*Exercise brief*.
Note each line that includes the word "This". Copy those lines.

** Begin **

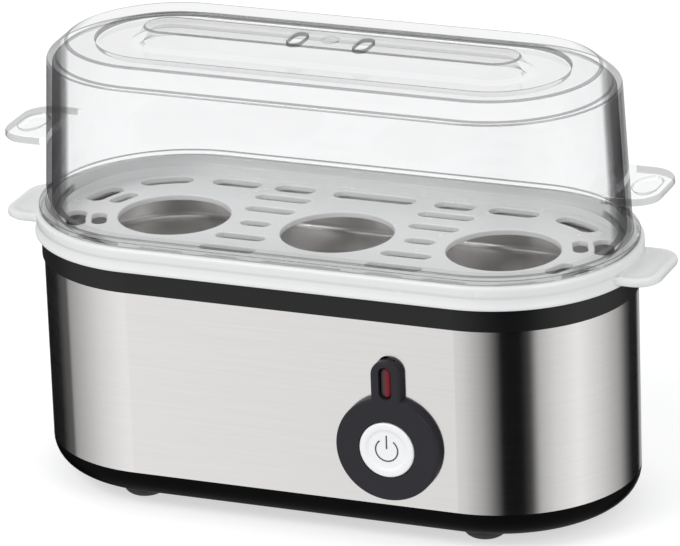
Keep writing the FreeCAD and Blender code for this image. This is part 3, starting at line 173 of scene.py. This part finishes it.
def solved_mesh(holder):
    """New mesh of an object with its modifiers, or a curve's thickness, worked in."""
    evaluated = holder.evaluated_get(bpy.context.evaluated_depsgraph_get())
    return bpy.data.meshes.new_from_object(evaluated)


def combine(piece, tool, operation):
    """Boolean of two closed pieces; the tool is used up."""
    piece.modifiers.clear()
    step = piece.modifiers.new("join", "BOOLEAN")
    step.operation, step.solver, step.object = operation, "MANIFOLD", tool
    bpy.context.view_layer.update()
    result = solved_mesh(piece)
    piece.modifiers.clear()
    piece.data = result
    bpy.data.objects.remove(tool)
    tidy_mesh(piece, CREASE)


def paint(piece, material):
    piece.data.materials.clear()
    piece.data.materials.append(material)
    for face in piece.data.polygons:
        face.material_index = 0


# ---------------------------------------------------------------- node helpers

def new_material(name):
    """Empty node tree with an output."""
    material = bpy.data.materials.new(name)
    material.use_nodes = True
    tree = material.node_tree
    tree.nodes.clear()
    return material, tree, tree.nodes.new("ShaderNodeOutputMaterial")


def add(tree, kind, inputs=None, **settings):
    """A node with its settings and its inputs, which are plain values or other nodes' sockets."""
    node = tree.nodes.new(kind)
    for key, value in settings.items():
        setattr(node, key, value)
    for key, value in (inputs or {}).items():
        if isinstance(value, bpy.types.NodeSocket):
            tree.links.new(value, node.inputs[key])
        else:
            node.inputs[key].default_value = value
    return node


def maths(tree, operation, *values):
    """Result of a Math node; a third value is the tolerance of COMPARE."""
    return add(tree, "ShaderNodeMath", dict(enumerate(values)), operation=operation).outputs[0]


def product(tree, first, *others):
    for other in others:
        first = maths(tree, "MULTIPLY", first, other)
    return first


def highest(tree, first, *others):
    for other in others:
        first = maths(tree, "MAXIMUM", first, other)
    return first


def over(tree, length, limit):
    """1 where a length in metres is above a limit in millimetres, else 0."""
    return maths(tree, "GREATER_THAN", length, limit * MM)


def under(tree, length, limit):
    return maths(tree, "LESS_THAN", length, limit * MM)


def between(tree, length, low, high):
    return maths(tree, "COMPARE", length, (low + high) / 2 * MM, (high - low) / 2 * MM)


def scaled(tree, value, start, stop, low=0.0, high=1.0):
    """Value carried from start..stop to low..high and held at both ends."""
    return add(tree, "ShaderNodeMapRange", {"Value": value, "From Min": start, "From Max": stop,
                                            "To Min": low, "To Max": high}).outputs[0]


def tinted(tree, factor, base, other):
    """Colour that goes from base to other, each a colour or a socket."""
    mix = tree.nodes.new("ShaderNodeMix")
    mix.data_type = "RGBA"
    tree.links.new(factor, mix.inputs[0])
    for socket, colour in ((mix.inputs[6], base), (mix.inputs[7], other)):
        if isinstance(colour, bpy.types.NodeSocket):
            tree.links.new(colour, socket)
        else:
            socket.default_value = (*colour, 1)
    return mix.outputs[2]


def noise(tree, place, scale, detail=2.0):
    return add(tree, "ShaderNodeTexNoise", {"Vector": place, "Scale": scale, "Detail": detail}).outputs[0]


def blended(tree, factor, first, second):
    """Mix of two shaders."""
    return add(tree, "ShaderNodeMixShader", {0: factor, 1: first, 2: second}).outputs[0]


def grey(tone):
    return (tone, tone, tone)


# ---------------------------------------------------------------- materials

def finish(name, colour, other, roughness, scale, bump, **sockets):
    """Principled surface whose colour, gloss and relief vary with a noise; roughness is a pair."""
    material, tree, output = new_material(name)
    place = add(tree, "ShaderNodeTexCoord").outputs["Object"]
    fine = noise(tree, place, scale, 4.0)
    broad = noise(tree, place, 18.0)
    relief = add(tree, "ShaderNodeBump", {"Height": fine, "Strength": 0.5, "Distance": bump * MM})
    shader = add(tree, "ShaderNodeBsdfPrincipled",
                 {"Base Color": tinted(tree, broad, colour, other), "Normal": relief.outputs[0],
                  "Roughness": scaled(tree, fine, 0.25, 0.75, *roughness)})
    for key, value in sockets.items():
        shader.inputs[key.replace("_", " ")].default_value = value
    tree.links.new(shader.outputs[0], output.inputs["Surface"])
    return material


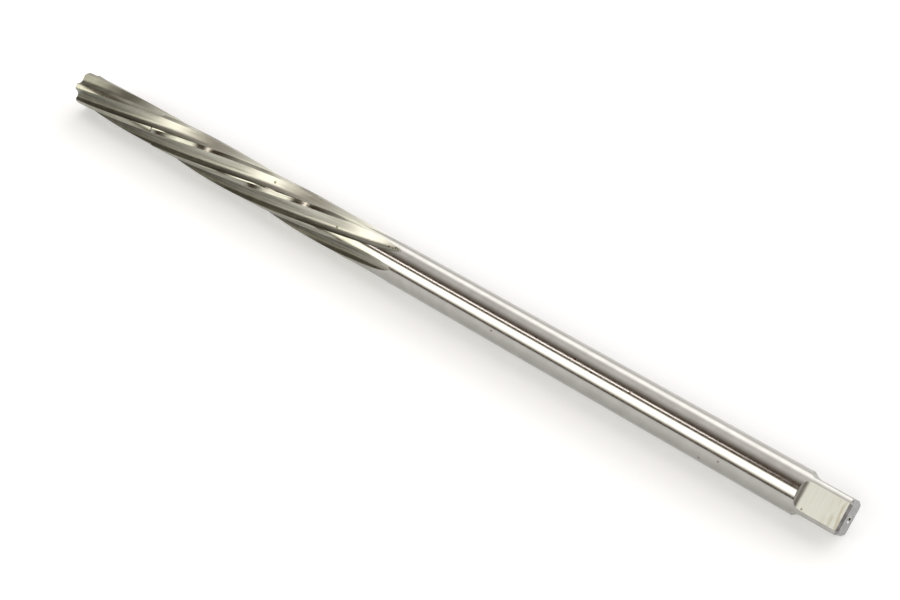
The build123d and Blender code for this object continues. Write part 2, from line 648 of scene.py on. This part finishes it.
def make_reamer():
    bar_finish = polished_steel()
    flute_finish = flute_steel()
    relief_finish = relieved_steel()
    square_finish = milled_steel()
    end_finish = faced_steel()
    drilled_finish = centre_steel()
    outline = [
        (tip_x, pilot_radius - tip_chamfer),
        (tip_x + tip_chamfer, pilot_radius),
        (tip_x + pilot_length, pilot_radius),
        (tip_x + pilot_length + lead_taper_length, cutting_radius),
        (tip_x + cutting_end, cutting_radius),
        (tip_x + cutting_end + shank_blend_length, shank_radius),
        (end_x - end_chamfer, shank_radius),
        (end_x, shank_radius - end_chamfer),
    ]
    reamer = turned("reamer_steel", outline, bar_facets, bar_finish)
    cut_round(reamer, flute_wheel(flute_finish), flute_count)
    cut_round(reamer, relief_wheel(relief_finish), flute_count)
    cut_round(reamer, square_mill(square_finish), square_sides)
    reamer.data.materials.append(end_finish)
    edit(reamer)
    pick(reamer, "FACE", lambda x, y, z: x > end_x - end_chamfer - near or x < tip_x + near)
    reamer.active_material_index = len(reamer.data.materials) - 1
    bpy.ops.object.material_slot_assign()
    done()
    for end, way in ((end_x, -1), (tip_x, 1)):
        drill = centre_drill(end, way, drilled_finish)
        cut_away(reamer, drill)
        bpy.data.objects.remove(drill)
    take(reamer)
    bpy.ops.object.shade_smooth_by_angle(angle=radians(smooth_angle))
    return reamer


reamer = make_reamer()
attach(reamer, "root")
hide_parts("reamer")


# Floor, room light and camera

floor_size = 12
floor_colour = (0.85, 0.865, 0.88)
floor_lift = 0.23

# Each panel: clock angle and blur of its lower edge, the same of its upper edge, the ways along
# the tool between which it lies and their blur, its brightness, where 1 shows as white, and its
# colour. The first is the dark room itself, and the last two are the walls beyond the ends.
panels = (
    (-20, 2, 200, 2, -2, 2, 0.1, 1.0, (0.13, 0.09, 0.065)),
    (16.5, 20, 47.3, 7, -0.86, 0.4, 0.06, 3.0, (1, 0.99, 0.94)),
    (60.2, 2.4, 64, 2.4, -0.62, -0.285, 0.06, 5.0, (1, 0.93, 0.91)),
    (90, 40, 200, 2, -0.86, 2, 0.06, 0.8, (1, 1, 1)),
    (90, 40, 200, 2, -0.45, 2, 0.3, 0.15, (1, 1, 1)),
    (133, 20, 158, 20, -0.64, 2, 0.06, 1.35, (1, 1, 1)),
    (25, 40, 155, 40, -2, -0.92, 0.04, 1.0, (1, 1, 1)),
    (25, 40, 155, 40, 0.94, 2, 0.03, 0.9, (1, 1, 1)),
)

camera_place = Vector((150.4, -163.5, 191.7 + axis_height)) * MM
camera_azimuth = radians(40.33)
camera_height = radians(42.05)
camera_lens = 58.13
film_width = 36
nearest_seen = 0.01
farthest_seen = 20


def pale_floor():
    """The floor, with a little light of its own in what the camera sees and the steel mirrors."""
    bpy.ops.mesh.primitive_plane_add(size=floor_size)
    floor = bpy.context.object
    floor.name = "floor"
    paint = bpy.data.materials.new("pale_floor")
    paint.use_nodes = True
    tree = paint.node_tree
    coat = tree.nodes["Principled BSDF"]
    coat.inputs["Base Color"].default_value = (*floor_colour, 1)
    coat.inputs["Roughness"].default_value = 0.9
    coat.inputs["Specular IOR Level"].default_value = 0
    coat.inputs["Emission Color"].default_value = (1, 1, 1, 1)
    rays = tree.nodes.new("ShaderNodeLightPath")
    seen = worked(tree, "ADD", rays.outputs["Is Camera Ray"], rays.outputs["Is Glossy Ray"])
    seen = worked(tree, "ADD", seen, rays.outputs["Is Transmission Ray"])
    tree.links.new(worked(tree, "MULTIPLY", seen, floor_lift), coat.inputs["Emission Strength"])
    floor.data.materials.append(paint)


def soft_edge(tree, source, edge, blur):
    """0 below an edge and 1 above it, or the other way round where the blur is negative."""
    return spread_out(tree, source, edge - blur / 2, edge + blur / 2, way="SMOOTHSTEP")


def studio_room():
    """Soft panels round the tool, in a dark brown room."""
    room = bpy.data.worlds.new("studio")
    bpy.context.scene.world = room
    room.use_nodes = True
    tree = room.node_tree
    place = tree.nodes.new("ShaderNodeTexCoord")
    way = tree.nodes.new("ShaderNodeSeparateXYZ")
    tree.links.new(place.outputs["Generated"], way.inputs[0])
    side = way.outputs["X"]
    front = worked(tree, "MULTIPLY", way.outputs["Y"], -1)
    clock = worked(tree, "ARCTAN2", way.outputs["Z"], front)
    clock = worked(tree, "MULTIPLY", clock, degrees(1))
    light = None
    for low, low_blur, high, high_blur, first_x, last_x, end_blur, level, colour in panels:
        rise = soft_edge(tree, clock, low, low_blur)
        fall = soft_edge(tree, clock, high, -high_blur)
        start = soft_edge(tree, side, first_x, end_blur)
        end = soft_edge(tree, side, last_x, -end_blur)
        across = worked(tree, "MULTIPLY", rise, fall)
        along = worked(tree, "MULTIPLY", start, end)
        glow = tree.nodes.new("ShaderNodeVectorMath")
        glow.operation = "SCALE"
        glow.inputs[0].default_value = [level * part for part in colour]
        tree.links.new(worked(tree, "MULTIPLY", across, along), glow.inputs["Scale"])
        if light is None:
            light = glow.outputs[0]
            continue
        both = tree.nodes.new("ShaderNodeVectorMath")
        both.operation = "ADD"
        tree.links.new(light, both.inputs[0])
        tree.links.new(glow.outputs[0], both.inputs[1])
        light = both.outputs[0]
    tree.links.new(light, tree.nodes["Background"].inputs["Color"])
    tree.nodes["Background"].inputs["Strength"].default_value = 1


def photo_camera():
    """The camera at the photo's angle."""
    look_back = Vector(
        (
            sin(camera_azimuth) * cos(camera_height),
            -cos(camera_azimuth) * cos(camera_height),
            sin(camera_height),
        )
    )
    bpy.ops.object.camera_add(location=camera_place)
    camera = bpy.context.object
    camera.rotation_mode = "QUATERNION"
    camera.rotation_quaternion = (-look_back).to_track_quat("-Z", "Y")
    camera.data.lens = camera_lens
    camera.data.sensor_width = film_width
    camera.data.clip_start = nearest_seen
    camera.data.clip_end = farthest_seen
    bpy.context.scene.camera = camera


pale_floor()
studio_room()
photo_camera()
bpy.context.scene.view_settings.view_transform = "Standard"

** End **

*Right answer*.
Keep writing the FreeCAD and Blender code for this image. This is part 3, starting at line 173 of scene.py. This part finishes it.
The build123d and Blender code for this object continues. Write part 2, from line 648 of scene.py on. This part finishes it.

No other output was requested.